I’m Still Using it — Bart Edition

The app icons for Microsoft Remote Desktop, Core Shell, and Transmit
Microsoft Remote Desktop, Core Shell, and Transmit

Allison asked me to hijack this format for a special instalment where I share three related apps I’m still using that share a theme — connecting to remote computers.

My day job has changed in many ways in recent months as I’ve transitioned from being a vanilla sysadmin to a cybersecurity specialist, but one thing that hasn’t changed is a need to connect to our fleet of hundreds of servers of all kinds. As for outside of work, I’m still the same nerd I ever was, so still connect to just as many servers and services to support my nerd hobbies including podcasting, blogging, and coding. Basically, connecting to remote computers isn’t something I do just a few times a week or even a day, but a few times and hour! If a remote connection app makes me a little cranky, that crankiness gets seriously amplified by repetition!

Because of that amplification, I spent years jumping from app to app to app but when Allison started this series I had a realisation — it’s been years since I replaced my Windows Remote Desktop client, my SSH client, or my file transfer client!

I’m goint to go through these apps in reverse chronological order so I can start with the one I’m least in love with and end with the one I’ve been using the longest.

For your convenience, here are the links and the prices:

Microsoft Remote Desktop

I use this app daily, but only if you redefine daily to mean on a work day 🙂. In my personal life I don’t use Windows, period, so I have no need to connect to remote Windows desktop interfaces. In work, I’m also lucky enough to use a Mac as my primary machine, but I do often need to run Windows apps, to test things on windows for documentation and troubleshooting, and of course, I help manage a large Windows domain and a substantial fleet of Windows servers, so I connect to a lot of Windows virtual machines each day. In fact, I do have a Windows desktop PC in work; it just happens to be 100% virtual and live in the cloud, so my only access to it is via the Remote Desktop Protocol (RDP).

For many years, one of my biggest gripes with life on the Mac was the utter lack of good RDP clients. The official Microsoft client was a crash-happy mess, and the open source contender (CoRD) was robust but feature poor. You could either have unreliable access to a decent feature set, or reliable access to just the basic features.

That all changed a few years ago when Microsoft replaced their official Mac client with an entirely new one that actually works! It’s so nice to be able to tell Mac users that if they need to connect to Windows PCs or servers from their Macs, they can grab the official Microsoft Remote Desktop app from the Mac App Store and get a good experience!

I did warn that I’d start with the app I love least, so let’s get my gripes out of the way first. The settings screens are crude, and the default to create each new preset to launch in as a new fullscreen desktop is really annoying.
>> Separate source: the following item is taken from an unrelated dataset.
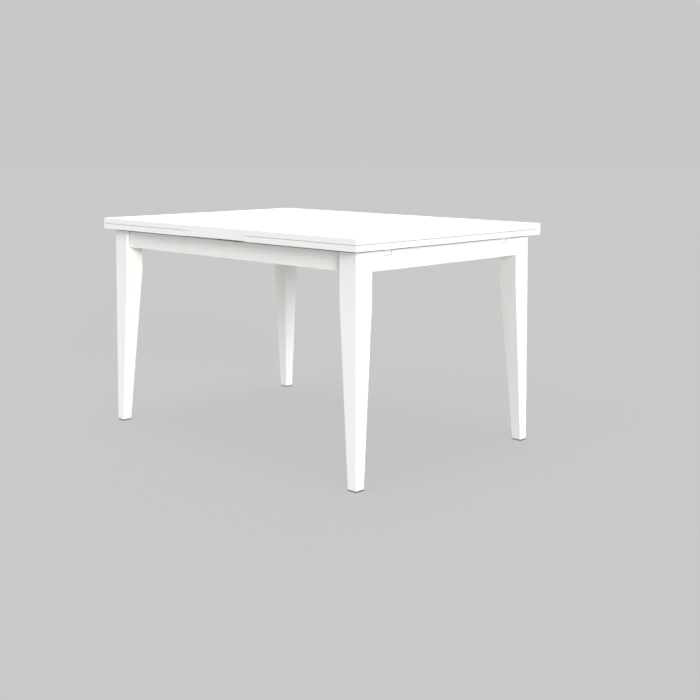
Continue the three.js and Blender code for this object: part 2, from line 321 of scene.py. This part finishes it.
def dress(node, material, edge):
    """Gives a CAD node its material, and eases its sharp edges without touching its mesh."""
    piece = nodes[node]
    piece.data.materials.clear()
    piece.data.materials.append(material)
    for polygon in piece.data.polygons:
        polygon.use_smooth = True
    merge = piece.modifiers.new("weld", "WELD")
    merge.merge_threshold = 0.00002
    flatten = piece.modifiers.new("flatten", "DECIMATE")
    flatten.decimate_type = "DISSOLVE"
    flatten.angle_limit = math.radians(0.5)
    bevel = piece.modifiers.new("eased_edges", "BEVEL")
    bevel.width = edge
    bevel.segments = 3
    bevel.limit_method = "ANGLE"
    bevel.angle_limit = math.radians(40)
    bevel.harden_normals = False
    bevel.use_clamp_overlap = False
    weighted = piece.modifiers.new("shading", "WEIGHTED_NORMAL")
    weighted.keep_sharp = False
    weighted.weight = 100


def white_leg(name, seed):
    return white_frame(name, "Z", seed, figure=0.8, rings=118.0, tilt=0.01, sway=0.25)


def bare_pine(name, seed):
    return wood(name, "Y", seed, rgba(0.80, 0.66, 0.45), rgba(0.60, 0.44, 0.26), roughness=0.6)


def bare_dowel(name, seed):
    return wood(name, "Z", seed, rgba(0.55, 0.35, 0.19), rgba(0.38, 0.22, 0.11), roughness=0.55)


def dress_all():
    for seed, node in enumerate(sorted(nodes), start=1):
        kind = node.split("_")[0]
        if node in BOARDS:
            dress(node, white_board(node), BOARD_EDGE)
        elif kind == "leg":
            dress(node, white_leg(node, seed), FRAME_EDGE)
        elif node in ("apron_front", "apron_back"):
            dress(node, white_frame(node, "X", seed), FRAME_EDGE)
        elif node in ("apron_left", "apron_right"):
            dress(node, white_frame(node, "Y", seed), FRAME_EDGE)
        elif kind == "runner":
            dress(node, white_frame(node, "X", seed), BOARD_EDGE)
        elif kind == "cross":
            dress(node, bare_pine(node, seed), BOARD_EDGE)
        elif kind == "stop":
            dress(node, bare_dowel(node, seed), METAL_EDGE)
        elif kind == "felt":
            dress(node, felt(node), METAL_EDGE)
        elif kind == "glide":
            dress(node, nylon(node), METAL_EDGE)
        else:
            dress(node, zinc(node, seed), METAL_EDGE)


# ---------------------------------------------------------------- fasteners with threads

def ridge(turns):
    """Height of a V thread, 0 to 1, after a number of turns."""
    return 1 - abs(2 * (turns % 1.0) - 1)


def cross_recess(x, y, head_radius):
    """Depth of a cross slot, 0 to 1, at a point of a screw's head."""
    def inside(value, half):
        return min(1.0, max(0.0, (1.25 - abs(value) / half) / 0.35))
    arm, width = 0.60 * head_radius, 0.17 * head_radius
    return max(inside(x, width) * inside(y, arm), inside(y, width) * inside(x, arm))


def turned_mesh(name, heights, radius, segments, recess=None):
    """A closed mesh of revolution about Z. radius(z, turn) may change with the turn, as a thread's does."""
    bm = bmesh.new()
    turns = [i / segments for i in range(segments)]

    def loop(z, scale=1.0, dent=None):
        verts = []
        for turn in turns:
            r = radius(z, turn) * scale
            x, y = r * math.cos(2 * math.pi * turn), r * math.sin(2 * math.pi * turn)
            verts.append(bm.verts.new((x, y, z + (dent(x, y) if dent else 0.0))))
        return verts

    loops = [loop(z) for z in heights]
    if recess:
        inner = [loop(heights[0], 0.94 - 0.06 * k, recess) for k in range(15)]
        loops = inner[::-1] + loops
    for low, high in zip(loops, loops[1:]):
        for i in range(segments):
            j = (i + 1) % segments
            bm.faces.new((low[i], low[j], high[j], high[i]))
    for end, z in ((loops[0], heights[0]), (loops[-1], heights[-1])):
        centre = bm.verts.new((0, 0, z + (recess(0, 0) if recess and end is loops[0] else 0.0)))
        for i in range(segments):
            bm.faces.new((end[i], end[(i + 1) % segments], centre))
    bmesh.ops.recalc_face_normals(bm, faces=bm.faces)
    mesh = bpy.data.meshes.new(name)
    bm.to_mesh(mesh)
    bm.free()
    for polygon in mesh.polygons:
        polygon.use_smooth = True
    mesh.set_sharp_from_angle(angle=math.radians(50))
    return mesh


def steps(start, end, step):
    count = max(1, round((end - start) / step))
    return [start + (end - start) * i / count for i in range(count + 1)]


def depth_recess(depth, head_radius):
    """The dent of a cross slot, in metres, as a function of a point of the head."""
    return lambda x, y: depth * cross_recess(x, y, head_radius)


def add_fastener(name, mesh, body, node, seed):
    piece = bpy.data.objects.new(name, mesh)
    bpy.context.scene.collection.objects.link(piece)
    mesh.materials.append(zinc(name, seed))
    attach(piece, body)
    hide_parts(node)


def add_wood_screw(node, body, rim, cone, seed):
    """A cross-head wood screw in place of the CAD one: head down, with rim and cone heights in metres."""
    low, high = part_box(node)
    centre = (low + high) / 2
    head = (high.x - low.x) / 2
    length = high.z - low.z
    shank = 0.0022
    core = 0.0014
    pitch = 0.0022
    tip = 0.007
    rounding = 0.0004
    run_in = 0.004

    def radius(z, turn):
        if z <= rim:
            return head - rounding * (1 - min(1.0, z / rounding))
        if z < rim + cone:
            return head + (shank - head) * (z - rim) / cone
        grip = min(1.0, (z - rim - cone) / run_in)
        taper = min(1.0, max(0.04, (length - z) / tip))
        smooth = shank + (core - shank) * grip
        return (smooth + (shank - core) * grip * ridge(z / pitch - turn) ** 2) * taper

    head_heights = [0.0, rounding / 2, rounding, rim]
    if cone:
        head_heights.append(rim + cone / 2)
    heights = head_heights + steps(rim + max(cone, 0.0001), length, pitch / 6)
    mesh = turned_mesh(f"threaded_{node}", heights, radius, 24, depth_recess(0.0016, head))
    mesh.transform(Matrix.Translation((centre.x, centre.y, low.z)))
    add_fastener(f"threaded_{node}", mesh, body, node, seed)


def add_hanger_bolt(node, seed):
    """A bolt with a wood thread in the leg and a machine thread through the corner plate."""
    low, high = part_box(node)
    centre = (low + high) / 2
    tip_radius = 0.001
    end_radius = 0.003
    length = (high.x - low.x) * math.sqrt(2) - tip_radius - end_radius
    to_leg = Vector((math.copysign(1, centre.x), math.copysign(1, centre.y), 0)).normalized()
    tip_x = max(high.x, -low.x) - tip_radius / math.sqrt(2)
    tip_y = abs(centre.y) - abs(centre.x) + tip_x
    start = Vector((math.copysign(tip_x, centre.x), math.copysign(tip_y, centre.y), centre.z))
    wood_end = 0.46 * length
    machine_start = 0.54 * length

    def radius(z, turn):
        if z < wood_end:
            taper = min(1.0, 0.25 + 0.75 * z / 0.008)
            return (0.0028 + 0.0012 * ridge(z / 0.003 - turn) ** 2) * taper
        if z < machine_start:
            return 0.0036
        chamfer = min(1.0, 0.75 + 0.25 * (length - z) / 0.001)
        return (0.0034 + 0.0006 * ridge(z / 0.00125 - turn)) * chamfer

    heights = steps(0, wood_end, 0.0005) + steps(wood_end + 0.0001, machine_start, 0.004)
    heights += steps(machine_start + 0.0001, length, 0.00025)
    mesh = turned_mesh(f"threaded_{node}", heights, radius, 20)
    turn = (-to_leg).to_track_quat("Z", "Y").to_matrix().to_4x4()
    mesh.transform(Matrix.Translation(start) @ turn)
    add_fastener(f"threaded_{node}", mesh, "frame", node, seed)


def add_fasteners():
    for seed, node in enumerate(sorted(nodes), start=61):
        if node.startswith("leaf_screw"):
            add_wood_screw(node, f"{node.split('_')[2]}_leaf", 0.0006, 0.0026, seed)
        elif node.startswith("top_screw"):
            add_wood_screw(node, "frame", 0.0035, 0, seed)
        elif node.startswith("hanger_bolt"):
            add_hanger_bolt(node, seed)


# ---------------------------------------------------------------- studio

def shade_at_feet(graph, point):
    """1 under the feet and 0 a little way out. The feet mirror each other, so one does for all four."""
    glide_low, glide_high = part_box("glide_back_right")
    foot = (glide_low + glide_high) / 2
    foot_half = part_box("leg_back_right")[1].x - foot.x
    parts = graph.add("ShaderNodeSeparateXYZ", {"Vector": point}).outputs
    squares = []
    for axis, centre in (("X", foot.x), ("Y", foot.y)):
        mirrored = graph.math("ABSOLUTE", parts[axis])
        from_centre = graph.math("ABSOLUTE", graph.math("SUBTRACT", mirrored, centre))
        outside = graph.math("MAXIMUM", graph.math("SUBTRACT", from_centre, foot_half), 0.0)
        squares.append(graph.math("POWER", outside, 2.0))
    distance = graph.math("SQRT", graph.math("ADD", *squares))
    shade = graph.add("ShaderNodeMapRange", {
        "Value": distance, "From Min": FOOT_SHADE_REACH, "From Max": 0.0,
    }, interpolation_type="SMOOTHSTEP")
    return shade.outputs["Result"]


def floor_material():
    """A pale glow, shaded under the feet. The shade of the table shows only in what the floor lights."""
    material, g = new_material("floor")
    diffuse = g.add("ShaderNodeBsdfDiffuse", {"Color": rgba(FLOOR_COLOUR, FLOOR_COLOUR, FLOOR_COLOUR)})
    half_length, half_width = cad_box[1][0], cad_box[1][1]
    point = g.add("ShaderNodeTexCoord").outputs["Object"]
    place = stretched(g, point, (1 / half_length, 1 / half_width, 0))
    reach = g.add("ShaderNodeVectorMath", {0: place}, operation="LENGTH")
    under = g.add("ShaderNodeMapRange", {
        "Value": reach.outputs["Value"], "From Min": 1.2, "From Max": 0.3,
    }, interpolation_type="SMOOTHSTEP")
    seen = g.add("ShaderNodeLightPath").outputs["Is Camera Ray"]
    hidden_shade = g.math("MULTIPLY", under.outputs["Result"], g.math("SUBTRACT", 1.0, seen))
    tint = g.mix(hidden_shade, rgba(1, 1, 1), UNDER_TABLE)
    tint = g.mix(shade_at_feet(g, point), tint, UNDER_FEET)
    glow = g.add("ShaderNodeEmission", {"Color": tint, "Strength": FLOOR_GLOW})
    both = g.add("ShaderNodeAddShader", {0: diffuse.outputs[0], 1: glow.outputs[0]})
    output = g.add("ShaderNodeOutputMaterial")
    g.tree.links.new(both.outputs[0], output.inputs["Surface"])
    return material


def add_floor():
    half = FLOOR_HALF_SIZE
    mesh = bpy.data.meshes.new("floor")
    corners = [(-half, -half, 0), (half, -half, 0), (half, half, 0), (-half, half, 0)]
    mesh.from_pydata(corners, [], [(0, 1, 2, 3)])
    floor = bpy.data.objects.new("floor", mesh)
    bpy.context.scene.collection.objects.link(floor)
    mesh.materials.append(floor_material())


def softbox(graph, direction, azimuth, elevation, half_width, radiance):
    """A round soft light in the sky: azimuth from -Y towards +X and half_width, its radius, in degrees."""
    around = math.radians(azimuth)
    up = math.radians(elevation)
    centre = (math.sin(around) * math.cos(up), -math.cos(around) * math.cos(up), math.sin(up))
    dot = graph.add("ShaderNodeVectorMath", {0: direction, 1: centre}, operation="DOT_PRODUCT")
    fade = graph.add("ShaderNodeMapRange", {
        "Value": dot.outputs["Value"], "From Min": math.cos(math.radians(half_width)), "From Max": 1.0,
        "To Min": 0.0, "To Max": radiance,
    }, interpolation_type="SMOOTHSTEP")
    return fade.outputs["Result"]


def add_world():
    world = bpy.data.worlds.new("studio")
    bpy.context.scene.world = world
    world.use_nodes = True
    g = Graph(world.node_tree)
    direction = g.add("ShaderNodeTexCoord").outputs["Generated"]
    key = softbox(g, direction, azimuth=67, elevation=13, half_width=15, radiance=27.0)
    fill = softbox(g, direction, azimuth=-10, elevation=49, half_width=30, radiance=2.3)
    overhead = softbox(g, direction, azimuth=0, elevation=90, half_width=22, radiance=9.6)
    behind = softbox(g, direction, azimuth=-135, elevation=35, half_width=50, radiance=0.9)
    front_light = g.math("ADD", key, fill)
    light = g.math("ADD", g.math("ADD", front_light, behind), g.math("ADD", overhead, AMBIENT))
    seen = g.add("ShaderNodeLightPath").outputs["Is Camera Ray"]
    strength = g.math("ADD", light, g.math("MULTIPLY", seen, g.math("SUBTRACT", BACKDROP, light)))
    sky = g.add("ShaderNodeBackground", {"Color": rgba(1, 1, 1), "Strength": strength})
    output = g.add("ShaderNodeOutputWorld")
    g.tree.links.new(sky.outputs["Background"], output.inputs["Surface"])


add_camera()
dress_all()
add_fasteners()
add_floor()
add_world()

scene = bpy.context.scene
scene.view_settings.view_transform = "Standard"
scene.view_settings.look = "None"

bpy.context.view_layer.update()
Each time I create a new entry I have to un-tick that same text box!

With that out of the way, why do I like the app? Well, first things first, the basic functionality works, and it works reliably! I can connect to a Windows computer and have the desktop appear on my Mac as a window. When I re-size the window, Windows responds by adjusting the remote resolution to match my window size, so you never get that dumb scroll view you get when connecting to a remote Mac with Apple’s Remote Desktop client. It also has support for Retina displays, so assuming the remote version of Windows is even remotely modern, you get retina resolution on your Windows desktop!

With my security hat firmly on, I like that it allows you to define user accounts once, and then tell a shortcut to use a saved account to authenticate, and, that it stores the passwords for those saved accounts in the macOS KeyChain.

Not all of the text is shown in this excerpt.